The report outlines key desirables for future spaces including carbon neutrality, connection to major rail transport, open spaces for wellbeing, design-led connection to community at the ground plane, and retaining heritage uniqueness while improving efficiency.

Melbourne CBD grid—buildings completed per decade

Source: City of Melbourne, Mirvac Research
Source: City of Melbourne, Mirvac Research

“Growing expectations of communities and workforces from the spaces they inhabit will result in a gravitational shift towards locations and spaces that can acutely meet their needs,” the report said.

“There is no doubt that various accelerated trends have laid the groundwork for faster obsolescence risk in real estate.”

The report said the shift to “healthy, open, touchless environments” that were also sustainable would be a major drawcard for commercial and residential buildings in the cities.

“Future winners will be defined by their ability to create, reposition and curate the new generation of sustainable, connected spaces that reimagine urban life,” the report stated.

The report also highlighted an increased demand for rental properties across Sydney and Melbourne where housing affordability was an ongoing issue.

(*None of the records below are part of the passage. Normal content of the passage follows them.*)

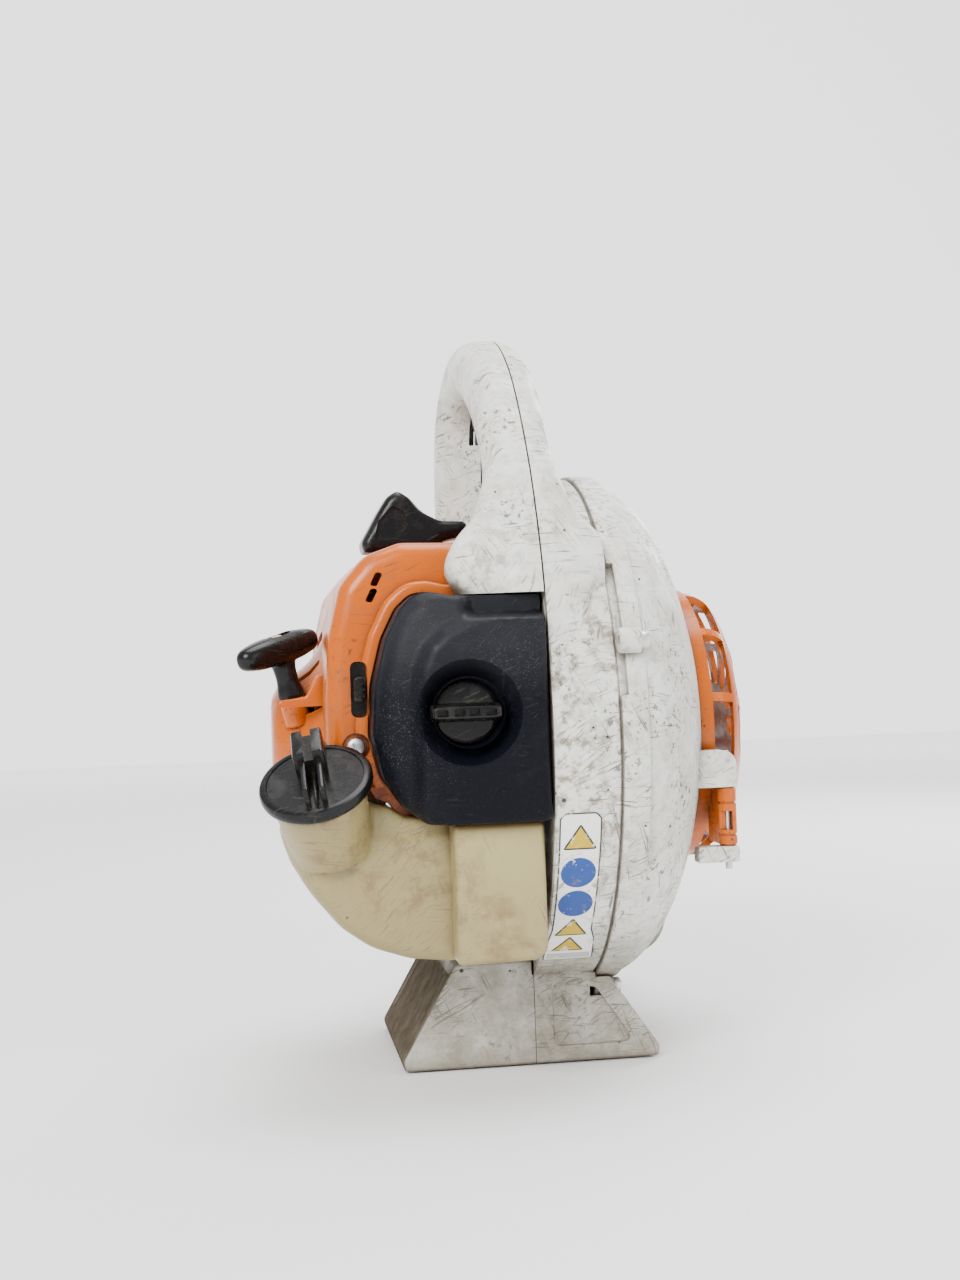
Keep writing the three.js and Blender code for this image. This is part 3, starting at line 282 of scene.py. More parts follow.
def stained_cream():
    n = Nodes("stained_cream_plastic")
    n.base(n.noise(10, 3), (0.38, 0.32, 0.14), (0.31, 0.25, 0.1))
    # Painted shadow with fuel: darker towards -X on the left lobe, for the shroud's shade and the darker fuel seen
    # through the wall.
    n.coat(n.ramp(n.along(0), -0.04, -0.1), (0.24, 0.185, 0.072), 0.6)
    n.coat(n.ramp(n.along(2), 0.118, 0.06), (0.22, 0.17, 0.07), 0.45)
    film = n.ramp(n.noise(40, 8, 0.7), 0.5, 0.78, 0, 0.4)
    n.coat(film, (0.25, 0.195, 0.1))
    n.coat(n.blots(90, 16, 0.46, 0.16, 0.48, 5), (0.17, 0.11, 0.045), 0.7)
    # Painted shade with grime: brown darkening in corners and gaps, laid by ambient occlusion.
    n.coat(n.crevices(0.008), (0.15, 0.09, 0.04), 0.8)
    lines = n.scratches(4, 0.64, 4)
    n.coat(lines, (0.14, 0.1, 0.06), 0.6)
    n.coat(n.specks(95, 0.08, 0.25), (0.1, 0.065, 0.04))
    return n.finish(Roughness=n.ramp(film, 0, 0.4, 0.32, 0.6), Subsurface_Weight=0.2,
                    Subsurface_Radius=(0.006, 0.004, 0.002), Subsurface_Scale=1,
                    Normal=n.relief(260, lines))


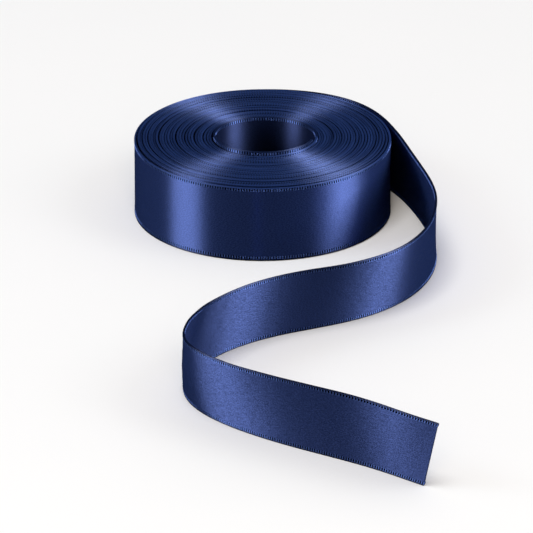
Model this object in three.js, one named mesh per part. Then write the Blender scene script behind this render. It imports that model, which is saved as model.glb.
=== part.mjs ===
// A roll of satin ribbon lying on its side face, with its loose end pulled off and
// standing on its edge in an S-shaped path. Millimetres, degrees, +Z up.
import * as THREE from "three";

// Driving dimensions of the ribbon and the roll.
const ribbonWidth = 25;
const turnThickness = 0.84;
const holeRadius = 15.1;
const grooveDepth = 1.6;
const stepClearance = 0.3;
const angleSteps = 60;

// The wound turns, from the hole outwards. Each row is one bundle of turns that lie tight
// together. gap is the mean width of the groove outside it, wide is the bearing where that
// groove is widest, right and back are how far the bundle's outer edge has slipped from the
// roll's axis, and rise and tip are how far its turns stand up at the middle and more at the front.
const bundles = [
  { turns: 1, gap: 0.55, wide: 260, right: 0.4, back: 1.1, rise: 0.6, tip: 0.6 },
  { turns: 4, gap: 0.3, wide: 170, right: 0.4, back: 0.9, rise: 0, tip: 0 },
  { turns: 2, gap: 0.3, wide: 290, right: 0.1, back: 0.8, rise: 0.2, tip: 0 },
  { turns: 4, gap: 0.3, wide: 250, right: -0.2, back: 0.8, rise: 0, tip: 0 },
  { turns: 3, gap: 0.35, wide: 240, right: -0.4, back: 0.8, rise: 0.2, tip: 0 },
  { turns: 4, gap: 0.3, wide: 60, right: -0.4, back: 0.8, rise: 0, tip: 0 },
  { turns: 4, gap: 0.3, wide: 80, right: -0.3, back: 0.7, rise: 0.15, tip: 0 },
  { turns: 3, gap: 0.3, wide: 110, right: -0.2, back: 0.5, rise: 0, tip: 0 },
  { turns: 2, gap: 0.4, wide: 200, right: -0.1, back: 0.2, rise: 0, tip: 0 },
  { turns: 1, gap: 0, wide: 0, right: 0, back: 0, rise: 0.2, tip: 0.2 },
];

// The loose end leaves the back of the roll heading right. Each row gives, at a distance along
// it, its heading clockwise from the right, seen from above, and how far its top edge leans to
// the left of that heading.
const looseLength = 349;
const looseThickness = 1;
const cutSlant = 7;
const cutReach = 40;
const pathStep = 1;
const stationStep = 4;
const course = [
  { at: 0, heading: 0, lean: 0 },
  { at: 30, heading: 38, lean: 2 },
  { at: 60, heading: 68, lean: -6 },
  { at: 90, heading: 79.5, lean: -7 },
  { at: 120, heading: 102, lean: 3 },
  { at: 150, heading: 132, lean: 16 },
  { at: 180, heading: 157, lean: 18 },
  { at: 200, heading: 143, lean: 17 },
  { at: 220, heading: 129, lean: 16 },
  { at: 240, heading: 95, lean: 11 },
  { at: 260, heading: 59.5, lean: -9 },
  { at: 280, heading: 41, lean: -14 },
  { at: 310, heading: 33.5, lean: -11 },
  { at: 360, heading: 39, lean: -11 },
];

// Where the roll's axis stands, so that the whole object is centred on the origin.
const rollAxis = { x: -6.93, y: 87.6 };

const radians = THREE.MathUtils.degToRad;
const smoothstep = THREE.MathUtils.smoothstep;
const lerp = THREE.MathUtils.lerp;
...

Total renter households and net change per year

Source: Centre for Population December 2020, Mirvac Research
Source: Centre for Population December 2020, Mirvac Research

“An increase in quality rental dwellings, which a growing build-to-rent sector can provide, will be essential given the young age cohorts expected to remain prominent in cities,” it said.

“If renter age proportions were to hold constant, using the forecasts from Centre for Population, the estimated number of new renter households is expected to exceed 300,000 during the 10 years to 2031, bringing the total volume to more than 34,000,000.”

The report suggests that office vacancies and migration away from CBDs would resolve in the medium term, when the borders reopen and international migration returns in 2024.